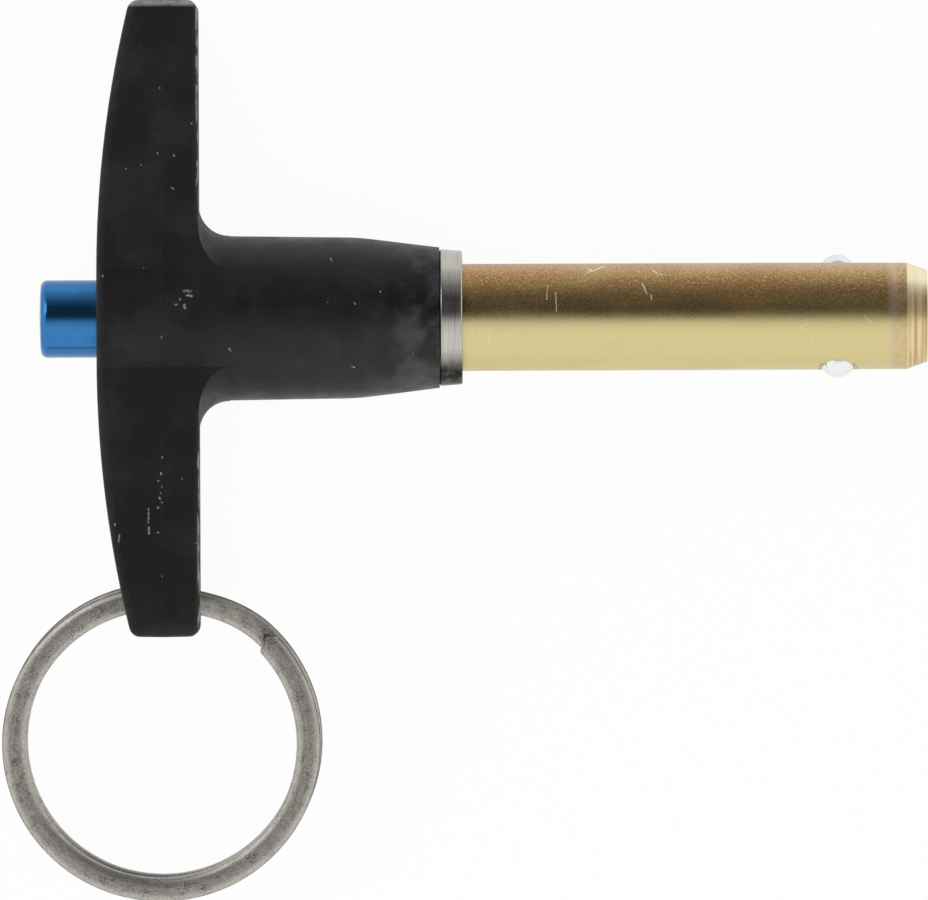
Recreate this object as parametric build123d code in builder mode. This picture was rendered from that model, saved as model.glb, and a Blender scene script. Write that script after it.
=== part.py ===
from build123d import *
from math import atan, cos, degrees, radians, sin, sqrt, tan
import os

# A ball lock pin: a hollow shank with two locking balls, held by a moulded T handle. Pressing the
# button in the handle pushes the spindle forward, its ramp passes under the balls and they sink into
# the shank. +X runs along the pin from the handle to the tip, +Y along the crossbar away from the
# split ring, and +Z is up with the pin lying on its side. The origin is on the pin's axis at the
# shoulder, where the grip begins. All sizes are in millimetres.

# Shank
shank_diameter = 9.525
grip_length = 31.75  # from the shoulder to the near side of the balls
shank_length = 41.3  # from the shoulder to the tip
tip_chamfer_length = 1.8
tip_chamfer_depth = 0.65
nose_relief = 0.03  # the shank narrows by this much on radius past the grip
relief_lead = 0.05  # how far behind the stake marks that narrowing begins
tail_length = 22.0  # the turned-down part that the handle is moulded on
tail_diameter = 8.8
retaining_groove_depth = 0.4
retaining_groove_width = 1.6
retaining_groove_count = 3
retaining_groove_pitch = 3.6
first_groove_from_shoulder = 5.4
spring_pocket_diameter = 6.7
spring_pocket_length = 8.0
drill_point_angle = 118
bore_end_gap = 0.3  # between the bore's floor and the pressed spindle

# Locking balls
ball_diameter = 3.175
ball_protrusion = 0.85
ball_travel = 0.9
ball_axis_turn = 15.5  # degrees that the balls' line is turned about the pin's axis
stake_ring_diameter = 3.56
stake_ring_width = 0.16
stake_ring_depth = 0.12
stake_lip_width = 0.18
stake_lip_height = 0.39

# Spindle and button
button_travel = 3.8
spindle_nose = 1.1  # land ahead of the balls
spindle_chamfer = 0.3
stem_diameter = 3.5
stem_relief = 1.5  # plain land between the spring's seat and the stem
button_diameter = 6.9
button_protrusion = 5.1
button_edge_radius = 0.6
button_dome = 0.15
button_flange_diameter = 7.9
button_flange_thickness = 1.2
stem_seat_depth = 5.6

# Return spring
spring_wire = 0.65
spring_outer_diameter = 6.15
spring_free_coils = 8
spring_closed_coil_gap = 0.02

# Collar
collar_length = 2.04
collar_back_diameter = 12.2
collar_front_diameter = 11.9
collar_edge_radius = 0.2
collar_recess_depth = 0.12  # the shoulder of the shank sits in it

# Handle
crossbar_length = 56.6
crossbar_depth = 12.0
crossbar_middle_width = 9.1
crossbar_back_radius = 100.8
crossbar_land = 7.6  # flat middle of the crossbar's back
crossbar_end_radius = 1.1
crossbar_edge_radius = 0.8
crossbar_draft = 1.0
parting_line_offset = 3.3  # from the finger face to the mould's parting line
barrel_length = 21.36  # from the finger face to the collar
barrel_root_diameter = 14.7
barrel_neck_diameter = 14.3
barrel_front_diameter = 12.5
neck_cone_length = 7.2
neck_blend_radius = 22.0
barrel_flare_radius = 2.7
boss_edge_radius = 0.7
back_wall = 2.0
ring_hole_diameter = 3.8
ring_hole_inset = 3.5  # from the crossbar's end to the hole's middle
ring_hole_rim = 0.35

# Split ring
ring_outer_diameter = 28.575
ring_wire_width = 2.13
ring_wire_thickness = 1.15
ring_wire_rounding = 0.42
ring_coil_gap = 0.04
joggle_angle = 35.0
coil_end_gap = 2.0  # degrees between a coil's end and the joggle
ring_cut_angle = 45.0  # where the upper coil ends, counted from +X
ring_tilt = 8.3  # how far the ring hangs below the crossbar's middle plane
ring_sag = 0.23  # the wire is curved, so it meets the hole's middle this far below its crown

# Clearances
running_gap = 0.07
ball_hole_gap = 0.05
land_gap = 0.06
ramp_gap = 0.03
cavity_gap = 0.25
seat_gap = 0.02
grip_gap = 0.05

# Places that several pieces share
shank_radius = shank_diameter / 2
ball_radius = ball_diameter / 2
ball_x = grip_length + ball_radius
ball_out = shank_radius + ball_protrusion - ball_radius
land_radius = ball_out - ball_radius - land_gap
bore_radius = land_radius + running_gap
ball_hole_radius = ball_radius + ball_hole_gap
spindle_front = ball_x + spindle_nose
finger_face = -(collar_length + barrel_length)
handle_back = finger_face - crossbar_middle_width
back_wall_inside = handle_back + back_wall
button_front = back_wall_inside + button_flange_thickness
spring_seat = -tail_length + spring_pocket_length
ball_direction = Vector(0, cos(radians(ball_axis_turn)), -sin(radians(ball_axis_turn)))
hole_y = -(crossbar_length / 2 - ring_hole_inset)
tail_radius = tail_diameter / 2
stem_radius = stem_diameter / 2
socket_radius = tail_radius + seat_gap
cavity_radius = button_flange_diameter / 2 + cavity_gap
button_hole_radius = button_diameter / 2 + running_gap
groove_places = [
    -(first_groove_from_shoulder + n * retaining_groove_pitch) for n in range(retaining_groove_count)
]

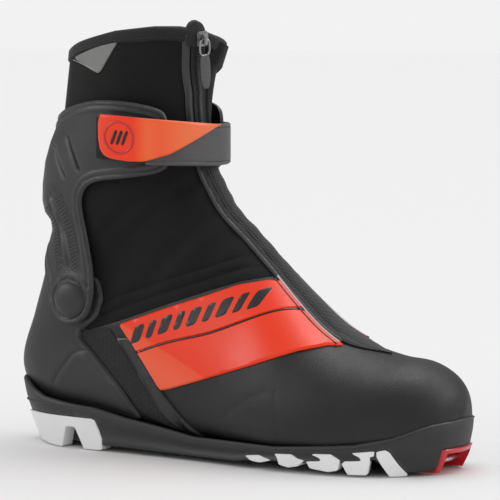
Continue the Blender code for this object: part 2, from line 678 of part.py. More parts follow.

WHAT YOU SHOULD DO → Only the number is wanted: how many lines in the entries above contain the word "object"?

FULL RESPONSE → 2